Eleventh Circuit Court of Appeals - Published Opinions
Wednesday, January 27, 2016
Bowers: Evidence "close" but sufficient
In U.S. v. Bowers, No. 14-11585 (January 22, 2016), the Court affirmed the convictions for eight Hobbs Act violations and eight counts of carrying, using a firearm in violation of 18 U.S.C. § 924(c), and a sentence of 332 months.

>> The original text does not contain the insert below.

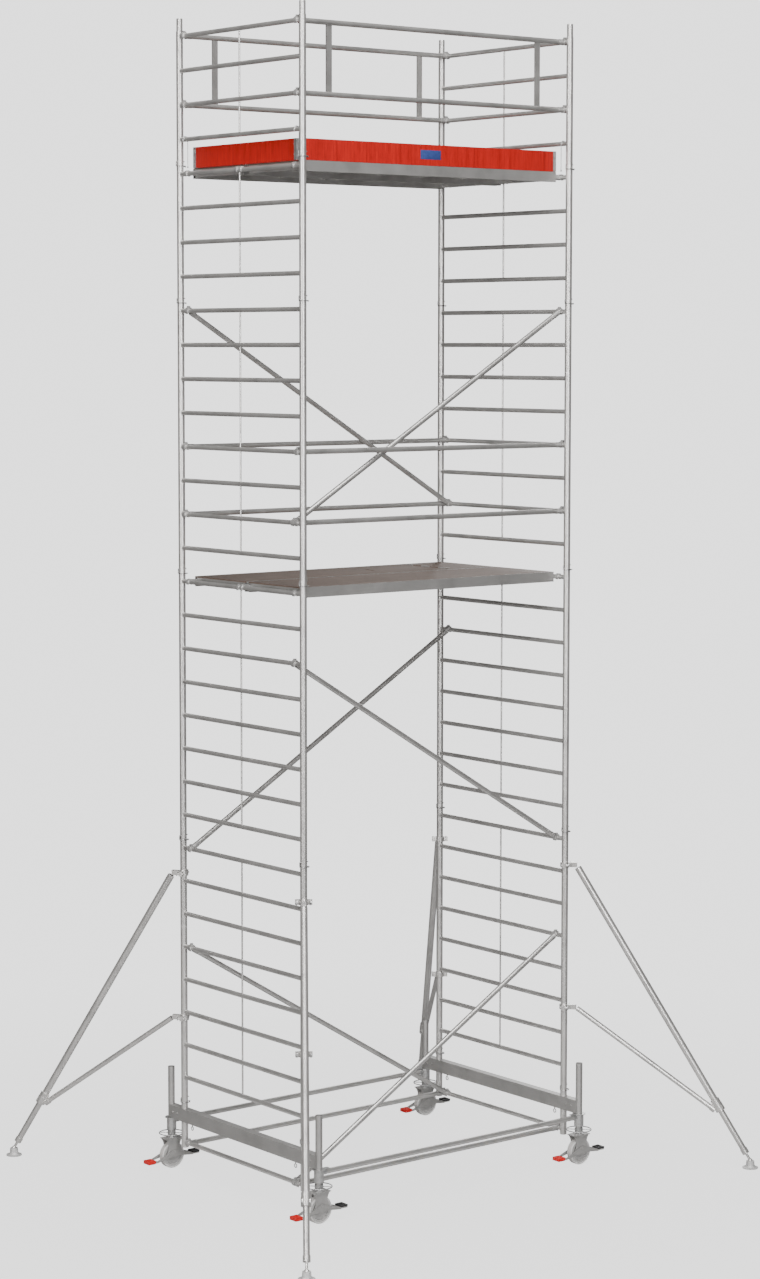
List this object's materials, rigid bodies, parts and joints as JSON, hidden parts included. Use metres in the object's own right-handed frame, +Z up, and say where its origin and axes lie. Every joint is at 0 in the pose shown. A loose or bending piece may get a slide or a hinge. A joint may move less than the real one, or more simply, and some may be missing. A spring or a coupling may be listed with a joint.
{
  "type": "mobile tower scaffold",
  "caption": "Tall aluminium tower on braked casters with telescopic outriggers, ladder end frames, diagonal braces, two hatched decks, guard rails and red toe boards.",
  "frame": {"origin": "on the floor, midway between the four posts", "axes": "+Z up, +X along the long side towards the right end, -Y towards the front"},
  "size_m": [4.4156, 3.9623, 8.615],
  "materials": {
    "frame_tube": "satin extruded tube",
    "rail_tube": "satin extruded tube",
    "beam_section": "satin box section",
    "cast_claw": "cast and tumbled",
    "zinc_fittings": "zinc plated",
    "clip_wire": "zinc plated wire",
    "deck_section": "satin box section",
    "deck_board": "film faced plywood",
    "toe_board": "red stained plywood",
    "spindle_steel": "zinc plated",
    "pressed_fork": "grey satin",
    "wheel_plastic": "moulded grey",
    "pedal_steel": "grey plate, red and black pads",
    "foot_casting": "moulded grey",
    "outrigger_tube": "satin extruded tube"
  },
  "bodies": {
    "tower": {"base_frame_left": "frame_tube", "base_frame_right": "frame_tube", "base_rails": "rail_tube", "chassis_beam_left": "beam_section", "chassis_beam_right": "beam_section", "deck_claws": "cast_claw", "diagonal_braces_front": "rail_tube", "diagonal_braces_rear": "rail_tube", "ladder_frame_left_1": "frame_tube", "ladder_frame_left_2": "frame_tube", "ladder_frame_left_3": "frame_tube", "ladder_frame_left_4": "frame_tube", "ladder_frame_left_5": "frame_tube", "ladder_frame_right_1": "frame_tube", "ladder_frame_right_2": "frame_tube", "ladder_frame_right_3": "frame_tube", "ladder_frame_right_4": "frame_tube", "ladder_frame_right_5": "frame_tube", "leg_couplers": "zinc_fittings", "locking_clips": "clip_wire", "lower_deck_boards": "deck_board", "lower_deck_frame": "deck_section", "middle_guard_rails": "rail_tube", "rail_claws": "cast_claw", "toe_board_brackets": "zinc_fittings", "toe_boards": "toe_board", "top_guard_rail_front": "rail_tube", "top_guard_rail_rear": "rail_tube", "upper_deck_boards": "deck_board", "upper_deck_frame": "deck_section"},
    "caster_spindle_front_left": {"caster_spindle_front_left": "spindle_steel"},
    "height_nut_front_left": {"height_nut_front_left": "clip_wire"},
    "caster_fork_front_left": {"caster_fork_front_left": "pressed_fork"},
    "caster_wheel_front_left": {"caster_wheel_front_left": "wheel_plastic"},
    "brake_pedal_front_left": {"brake_pedal_front_left": "pedal_steel"},
    "outrigger_front_left": {"outrigger_front_left": "outrigger_tube"},
    "outrigger_foot_front_left": {"outrigger_foot_front_left": "foot_casting"},
    "caster_spindle_rear_left": {"caster_spindle_rear_left": "spindle_steel"},
    "height_nut_rear_left": {"height_nut_rear_left": "clip_wire"},
    "caster_fork_rear_left": {"caster_fork_rear_left": "pressed_fork"},
    "caster_wheel_rear_left": {"caster_wheel_rear_left": "wheel_plastic"},
    "brake_pedal_rear_left": {"brake_pedal_rear_left": "pedal_steel"},
    "outrigger_rear_left": {"outrigger_rear_left": "outrigger_tube"},
    "outrigger_foot_rear_left": {"outrigger_foot_rear_left": "foot_casting"},
    "caster_spindle_rear_right": {"caster_spindle_rear_right": "spindle_steel"},
    "height_nut_rear_right": {"height_nut_rear_right": "clip_wire"},
    "caster_fork_rear_right": {"caster_fork_rear_right": "pressed_fork"},
    "caster_wheel_rear_right": {"caster_wheel_rear_right": "wheel_plastic"},
    "brake_pedal_rear_right": {"brake_pedal_rear_right": "pedal_steel"},
    "outrigger_rear_right": {"outrigger_rear_right": "outrigger_tube"},
    "outrigger_foot_rear_right": {"outrigger_foot_rear_right": "foot_casting"},
    "caster_spindle_front_right": {"caster_spindle_front_right": "spindle_steel"},
    "height_nut_front_right": {"height_nut_front_right": "clip_wire"},
    "caster_fork_front_right": {"caster_fork_front_right": "pressed_fork"},
    "caster_wheel_front_right": {"caster_wheel_front_right": "wheel_plastic"},
    "brake_pedal_front_right": {"brake_pedal_front_right": "pedal_steel"},
    "outrigger_front_right": {"outrigger_front_right": "outrigger_tube"},
    "outrigger_foot_front_right": {"outrigger_foot_front_right": "foot_casting"},
    "lower_hatch": {"lower_deck_hatch": "deck_board"},
    "upper_hatch": {"upper_deck_hatch": "deck_board"}
  },
  "joints": [
    {"name": "height_nut_turn_front_left", "type": "hinge", "parent": "tower", "child": "height_nut_front_left", "pos_m": [-1.25, -0.92, 0.268], "axis": [0, 0, 1], "range_deg": [0, 10800]},
    {"name": "spindle_extend_front_left", "type": "slide", "parent": "tower", "child": "caster_spindle_front_left", "axis": [0, 0, 1], "range_m": [-0.3, 0]},
    {"name": "fork_swivel_front_left", "type": "hinge", "parent": "caster_spindle_front_left", "child": "caster_fork_front_left", "pos_m": [-1.25, -0.92, 0.234], "axis": [0, 0, 1], "continuous": true},
    {"name": "wheel_roll_front_left", "type": "hinge", "parent": "caster_fork_front_left", "child": "caster_wheel_front_left", "pos_m": [-1.25, -0.92, 0.1], "axis": [0, 1, 0], "continuous": true},
    {"name": "brake_pedal_front_left", "type": "hinge", "parent": "caster_fork_front_left", "child": "brake_pedal_front_left", "pos_m": [-1.25, -0.92, 0.128], "axis": [0, 1, 0], "range_deg": [0, 8]},
    {"name": "outrigger_slew_front_left", "type": "hinge", "parent": "tower", "child": "outrigger_front_left", "pos_m": [-1.25, -0.745, 1.19], "axis": [0, 0, 1], "range_deg": [-43.5, 36.5]},
    {"name": "foot_tilt_front_left", "type": "hinge", "parent": "outrigger_front_left", "child": "outrigger_foot_front_left", "pos_m": [-2.09941, -1.89291, 0.058], "axis": [0.8039, -0.5948, 0], "range_deg": [-15, 15]},
    {"name": "height_nut_turn_rear_left", "type": "hinge", "parent": "tower", "child": "height_nut_rear_left", "pos_m": [-1.25, 0.92, 0.268], "axis": [0, 0, 1], "range_deg": [0, 10800]},
    {"name": "spindle_extend_rear_left", "type": "slide", "parent": "tower", "child": "caster_spindle_rear_left", "axis": [0, 0, 1], "range_m": [-0.3, 0]},
    {"name": "fork_swivel_rear_left", "type": "hinge", "parent": "caster_spindle_rear_left", "child": "caster_fork_rear_left", "pos_m": [-1.25, 0.92, 0.234], "axis": [0, 0, 1], "continuous": true},
    {"name": "wheel_roll_rear_left", "type": "hinge", "parent": "caster_fork_rear_left", "child": "caster_wheel_rear_left", "pos_m": [-1.25, 0.92, 0.1], "axis": [0, 1, 0], "continuous": true},
    {"name": "brake_pedal_rear_left", "type": "hinge", "parent": "caster_fork_rear_left", "child": "brake_pedal_rear_left", "pos_m": [-1.25, 0.92, 0.128], "axis": [0, 1, 0], "range_deg": [0, 8]},
    {"name": "outrigger_slew_rear_left", "type": "hinge", "parent": "tower", "child": "outrigger_rear_left", "pos_m": [-1.25, 0.745, 1.19], "axis": [0, 0, -1], "range_deg": [-47.5, 32.5]},
    {"name": "foot_tilt_rear_left", "type": "hinge", "parent": "outrigger_rear_left", "child": "outrigger_foot_rear_left", "pos_m": [-2.01726, 1.94936, 0.058], "axis": [-0.8434, -0.5373, 0], "range_deg": [-15, 15]},
    {"name": "height_nut_turn_rear_right", "type": "hinge", "parent": "tower", "child": "height_nut_rear_right", "pos_m": [1.25, 0.92, 0.268], "axis": [0, 0, 1], "range_deg": [0, 10800]},
    {"name": "spindle_extend_rear_right", "type": "slide", "parent": "tower", "child": "caster_spindle_rear_right", "axis": [0, 0, 1], "range_m": [-0.3, 0]},
    {"name": "fork_swivel_rear_right", "type": "hinge", "parent": "caster_spindle_rear_right", "child": "caster_fork_rear_right", "pos_m": [1.25, 0.92, 0.234], "axis": [0, 0, 1], "continuous": true},
    {"name": "wheel_roll_rear_right", "type": "hinge", "parent": "caster_fork_rear_right", "child": "caster_wheel_rear_right", "pos_m": [1.25, 0.92, 0.1], "axis": [0, 1, 0], "continuous": true},
    {"name": "brake_pedal_rear_right", "type": "hinge", "parent": "caster_fork_rear_right", "child": "brake_pedal_rear_right", "pos_m": [1.25, 0.92, 0.128], "axis": [0, 1, 0], "range_deg": [0, 8]},
    {"name": "outrigger_slew_rear_right", "type": "hinge", "parent": "tower", "child": "outrigger_rear_right", "pos_m": [1.25, 0.745, 1.19], "axis": [0, 0, 1], "range_deg": [-46.5, 33.5]},
    {"name": "foot_tilt_rear_right", "type": "hinge", "parent": "outrigger_rear_right", "child": "outrigger_foot_rear_right", "pos_m": [2.03817, 1.93579, 0.058], "axis": [-0.8339, 0.5519, 0], "range_deg": [-15, 15]},
    {"name": "height_nut_turn_front_right", "type": "hinge", "parent": "tower", "child": "height_nut_front_right", "pos_m": [1.25, -0.92, 0.268], "axis": [0, 0, 1], "range_deg": [0, 10800]},
    {"name": "spindle_extend_front_right", "type": "slide", "parent": "tower", "child": "caster_spindle_front_right", "axis": [0, 0, 1], "range_m": [-0.3, 0]},
    {"name": "fork_swivel_front_right", "type": "hinge", "parent": "caster_spindle_front_right", "child": "caster_fork_front_right", "pos_m": [1.25, -0.92, 0.234], "axis": [0, 0, 1], "continuous": true},
    {"name": "wheel_roll_front_right", "type": "hinge", "parent": "caster_fork_front_right", "child": "caster_wheel_front_right", "pos_m": [1.25, -0.92, 0.1], "axis": [0, 1, 0], "continuous": true},
    {"name": "brake_pedal_front_right", "type": "hinge", "parent": "caster_fork_front_right", "child": "brake_pedal_front_right", "pos_m": [1.25, -0.92, 0.128], "axis": [0, 1, 0], "range_deg": [0, 8]},
    {"name": "outrigger_slew_front_right", "type": "hinge", "parent": "tower", "child": "outrigger_front_right", "pos_m": [1.25, -0.745, 1.19], "axis": [0, 0, -1], "range_deg": [-38.5, 41.5]},
    {"name": "foot_tilt_front_right", "type": "hinge", "parent": "outrigger_front_right", "child": "outrigger_foot_front_right", "pos_m": [2.19622, -1.81451, 0.058], "axis": [0.749, 0.6626, 0], "range_deg": [-15, 15]},
    {"name": "lower_hatch_lift", "type": "hinge", "parent": "tower", "child": "lower_hatch", "pos_m": [0.762, 0.3375, 4.525], "axis": [0, 1, 0], "range_deg": [0, 100]},
    {"name": "upper_hatch_lift", "type": "hinge", "parent": "tower", "child": "upper_hatch", "pos_m": [0.762, 0.3375, 7.525], "axis": [0, 1, 0], "range_deg": [0, 100]}
  ],
  "couplings": [
    {"joint": "spindle_extend_front_left", "follows": "height_nut_turn_front_left", "m_per_rad": -0.0015915},
    {"joint": "spindle_extend_rear_left", "follows": "height_nut_turn_rear_left", "m_per_rad": -0.0015915},
    {"joint": "spindle_extend_rear_right", "follows": "height_nut_turn_rear_right", "m_per_rad": -0.0015915},
    {"joint": "spindle_extend_front_right", "follows": "height_nut_turn_front_right", "m_per_rad": -0.0015915}
  ]
}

Bowers had filed an untimely motion for severance of the counts of the Indictment. Reviewing this issue for plain error on account of the untimeliness (and finding that waiver did not apply under newly-amended Fed. R. Crim. P. 12), the Court found no plain error. The Court dismissed as “speculation” Bowers’ argument that the jury may have cumulated evidence from joined counts. The Court noted that to the contrary the relatedness of the robberies permitted the jury to use identity evidence from other counts to determine the robber’s identity.
Though recognizing that the sufficiency of the evidence challenge presented a “close case,” the Court found that the common modus operandi of the robberies and the totality of the identity evidence sufficed to convict Bowers. The Court recognized that a scientific inference from DNA evidence might have been problematic, but concluded that the additional identity evidence and the modus operandi evidence made an inference based on DNA “permissible.”
The Court rejected Bowers’ challenges to his sentence, including his claim that the sentence was cruel and unusual under the Eighth Amendment. The Court noted that in Harmelin v. Michigan, the Supreme Court rejected an Eighth Amendment challenge to a sentence of life without parole for possession of cocaine.